Kemet, the name ancient Egyptians used to name their homeland, has a fascinating and complex history of tattoo. Our knowledge of ancient Egyptian tattoo comes to us from the Middle Kingdom, about 4000 years ago. To the left is an image of the earthly remains of Amunet, an Egyptian woman who had been a priestess of Hathor and probably a special concubine to the Pharoah Mentuhotep. We know this because his name is written on her wrappings and she appears alongside other concubines in temple art. Of all the tombs in Metuhotep's complex hers was the only one not plundered by thieves. Notice the patterns on her abdomen; they are right where the belly expands during pregnancy.
The oldest known non-geometric tattoo pattern also comes to us from ancient Egypt.
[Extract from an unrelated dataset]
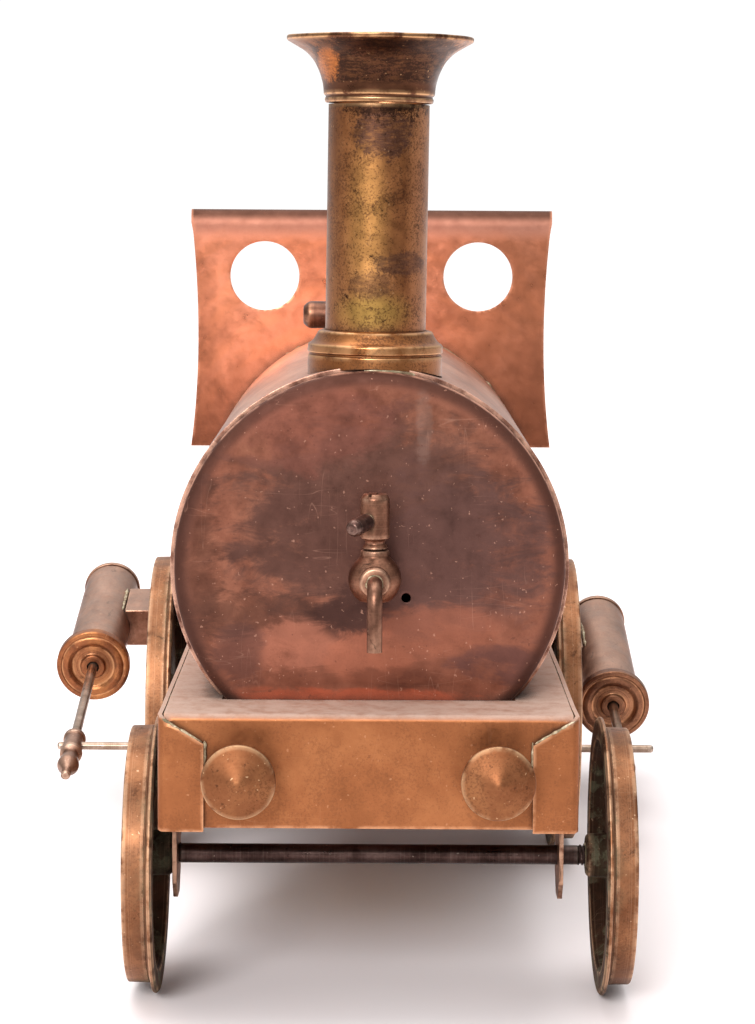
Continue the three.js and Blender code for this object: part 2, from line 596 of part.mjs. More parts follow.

The mummies of two dancing girls found under the tomb of Hatshepsut have images of the the god Bes who, among other things, was a protector of children and women in labor. Interestingly, the Bes tattoos are on the upper thighs which obviously makes the images close to the newborn child.
To date, no Egyptian males have been found with tattoos. There are only female mummies with tattoos, which, along with the placement of the tattoos, leads many to believe they were therapeutic art concerned with pregnancy and childbirth. Strangely enough, there is ancient Egyptian art that clearly shows men with tattoos but, so far, no male Egyptian mummies have been found with ink of any kind.